Lincoln followed Adam and his security detail through the White House corridors before they entered a briefing room. Adam motioned for Lincoln and his team to stand at the back. The large conference table was full of generals, economic advisors, diplomats, and several people who wore WHO and CDC badges.

Adam took a seat beside President Whitaker. The man was in his late fifties, but he was toned and fit. His expression was solemn as he surveyed the room, even meeting the eyes of Lincoln and his team before he spoke. He was good leader and a man to be respected. Adam wouldn’t have agreed to run as his VP otherwise, which meant Lincoln trusted Whitaker too.

“We’re facing a crisis. What is spoken of in this room todaymust notleave this room. We can’t have the country falling into chaos, not before we can present a solution.”

Lincoln banished the memories from his mind as he stared into the darkness of the backyard. Those men and women were gone, ghosts who lived only in his memories.

Death was a funny thing. It robbed the dead of their blood, their breath, their very existence, yet within the mind of another person, they still somehow went on, even if they were faded copies, muted and limited. Flashes of Adam’s face, his sunken eyes pleading for the end, would never stop haunting him.

I did my duty. I did what was required of me.

But he could still feel the blood on his hands, invisible, yet there, burning into his palms like fire. He rubbed at his right hand, massaging the muscles, and tried to focus on Caroline. She needed him now. The past was the past, and he couldn’t undo any of it.

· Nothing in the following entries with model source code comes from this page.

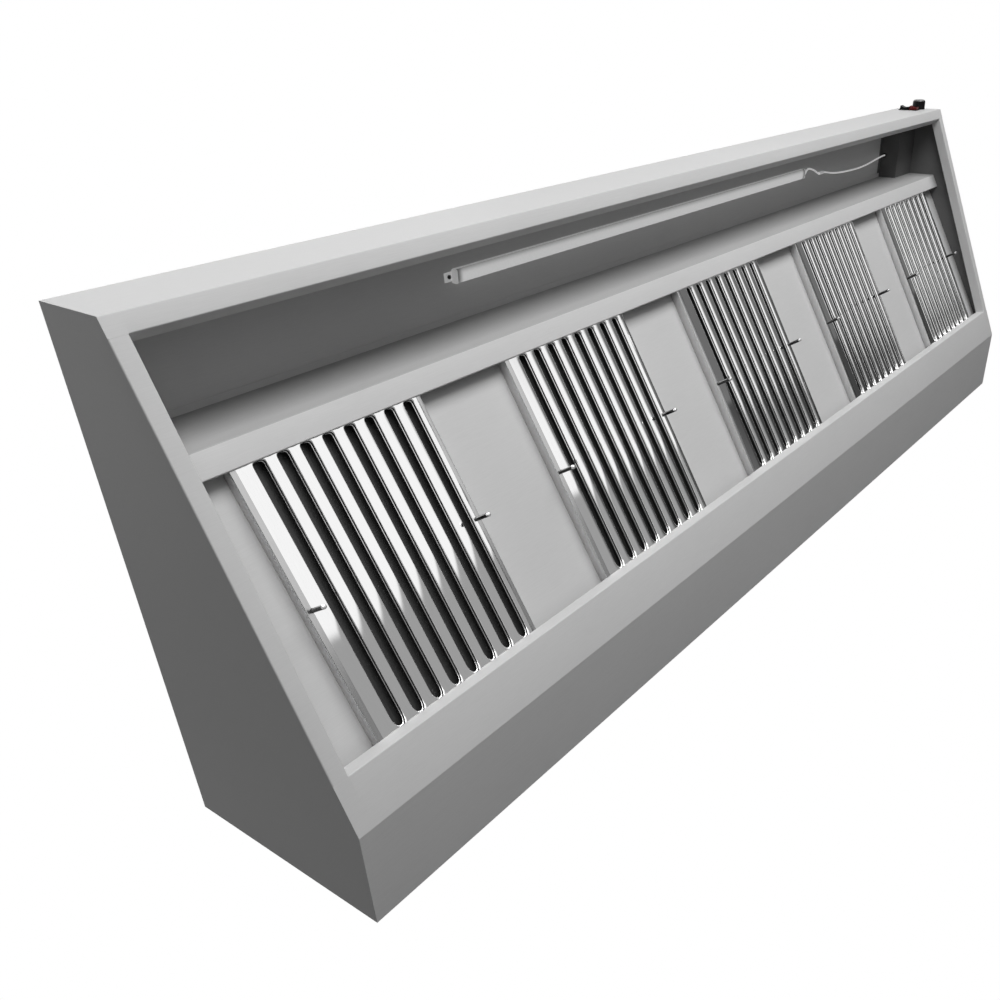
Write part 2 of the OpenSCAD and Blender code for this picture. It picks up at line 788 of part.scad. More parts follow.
// Board with its row of light chips, against the lamp channel's web
module lamp_light_board() {
    top = -sheet - lamp_wall - board_sheet;
    long = lamp_length - lamp_cap - lamp_cap;
    color("khaki") placed() {
        translate([lamp_shift - long * half, -lamp_from_wall - board_width * half, top])
            cube([long, board_width, board_sheet]);
        for (k = [0:chip_count - 1])
            translate([lamp_left + (k + half) * lamp_length / chip_count - chip_width * half,
                    -lamp_from_wall - chip_width * half, top - chip_height])
                cube([chip_width, chip_width, chip_height]);
    }
}

// Diffuser that closes the lamp channel from below
module lamp_diffuser() {
    low = -sheet - lamp_body_depth - lamp_diffuser_depth;
    color("white") placed() difference() {
        translate([lamp_left, -lamp_from_wall - lamp_width * half, low])
            cube([lamp_length, lamp_width, lamp_diffuser_depth]);
        translate([lamp_left - past, -lamp_from_wall - lamp_width * half + lamp_wall, low + lamp_wall])
            cube([lamp_length + past + past, lamp_width - lamp_wall - lamp_wall, lamp_diffuser_depth]);
    }
}

// End caps of the lamp, clear of the tabs
module lamp_end_caps() {
    low = -sheet - lamp_body_depth - lamp_diffuser_depth;
    color("white") placed()
        for (x = [lamp_left - lamp_cap, lamp_right])
            translate([x, -lamp_from_wall - lamp_width * half, low])
                cube([lamp_cap, lamp_width, lamp_diffuser_depth + lamp_body_depth - lamp_wall]);
}

// Two screws that hold the lamp under the top sheet
module lamp_screws() {
    color("silver") placed() lamp_screw_places() screw(lamp_wall + sheet + screw_tail);
}

// One corner of the lead's route
function lead_point(i) =
    let (s = lead_route_shares[i],
        e = min(1, s[0] / level_share))
    [lead_start + s[0] * (lead_stop - lead_start),
        -lamp_from_wall + e * (lamp_from_wall - gland_from_wall) + s[1] * lead_sway,
        -lead_start_drop - e * (gland_drop - lead_start_drop) - s[2] * lead_sag];
// Direction of the lead at one corner
function lead_way(i) =
    let (last = len(lead_route_shares) - 1)
    i == 0 || i == last ? [1, 0, 0] : unit(lead_point(i + 1) - lead_point(i - 1));

// Lead from the lamp to the cable duct
module lamp_lead() {
    last = len(lead_route_shares) - 1;
    step = full_turn / lead_sides;
    rings = [for (i = [0:last]) for (k = [0:lead_sides - 1])
        let (w = i == connector_first || i == connector_last ? [1, 0, 0] : lead_way(i),
            a = unit(cross([0, 0, 1], w)),
            b = cross(w, a))
        lead_point(i) + lead_radius * (a * cos(k * step) + b * sin(k * step))];
    sides = [for (i = [0:last - 1]) for (k = [0:lead_sides - 1])
        let (m = (k + 1) % lead_sides)
        [i * lead_sides + k, (i + 1) * lead_sides + k, (i + 1) * lead_sides + m, i * lead_sides + m]];
    first_end = [for (k = [0:lead_sides - 1]) k];
    last_end = [for (k = [lead_sides - 1:-1:0]) last * lead_sides + k];
    color("white") placed() polyhedron(points = rings, faces = concat(sides, [first_end, last_end]));
}

// In-line connector round the lead's straight stretch
module lead_connector() {
    a = lead_point(connector_first);
    b = lead_point(connector_last);
    inset = (b[0] - a[0]) * connector_free_share;
    color("white") placed() translate([a[0] + inset, (a[1] + b[1]) * half, (a[2] + b[2]) * half])
        rotate([0, right_angle, 0]) difference() {
            cylinder(d = connector_diameter, h = b[0] - a[0] - inset - inset);
            translate([0, 0, -past]) cylinder(r = lead_radius + connector_play, h = b[0] - a[0]);
        }
}

// Rubber gland in the duct's left wall
module lead_gland() {
    color("black") placed() translate([duct_left, -gland_from_wall, -gland_drop]) rotate([0, right_angle, 0])
        difference() {
            union() {
                translate([0, 0, -gland_width * 0.3]) cylinder(d = gland_diameter, h = gland_width * 0.3);
                cylinder(d = gland_neck, h = duct_sheet);
                translate([0, 0, duct_sheet]) cylinder(d = gland_diameter, h = gland_width * 0.3);
            }
            translate([0, 0, -gland_width]) cylinder(r = lead_radius + eps, h = gland_width * 3);
        }
}

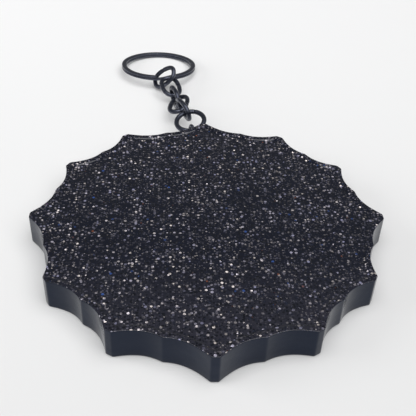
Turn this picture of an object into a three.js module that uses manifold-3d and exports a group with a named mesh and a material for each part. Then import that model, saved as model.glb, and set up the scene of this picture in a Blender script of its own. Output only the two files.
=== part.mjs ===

He wearily climbed the stairs and headed for the master bedroom. When he opened the door, Caroline was passed out, her lantern still on. She had either forgotten to turn it off or she had needed the comfort of a night-light. Either way, he could hardly blame her.

During those first few nights in the bunker, he’d listened to the sounds of the other men settling in the next room, making tense jokes and hearing the creak of metal cot frames as they all tried to get to sleep. He’d never been afraid of the dark until that first night. With twenty feet of earth and concrete between him and the sky, he’d felt like he couldn’t breathe. He was buried alive. They all were. His vision had blurred, and he’d struggled to get air into his lungs. He’d fallen off his cot, clutching his chest as panic got a death grip on his throat.

Then his door had opened, and Adam stood there, a camping lantern hanging from one hand. He’d set the lantern on the bedside table, touched Lincoln’s shoulder where he knelt by the bed, and then left the room without a word.

Seeing the light, knowing he wasn’t in a tomb, had given him back his ability to breathe. After a moment, he’d gotten back into bed, rolled onto his side, and closed his eyes, the light of the lantern illuminating the backs of his eyelids. In time, he managed to sleep.

Now Lincoln stared down at Caroline, hoping she didn’t suffer the same nightmares he had. They were free, aboveground, with the moon and the wind outside. Perhaps it was the emptiness of the darkness that scared her rather than the suffocation of it. He reached out and brushed a lock of hair away from her forehead. Her lips curved suddenly, just the slightest bit, as though she was dreaming of something nice. Thank God she still had good dreams. God knew he sure didn’t.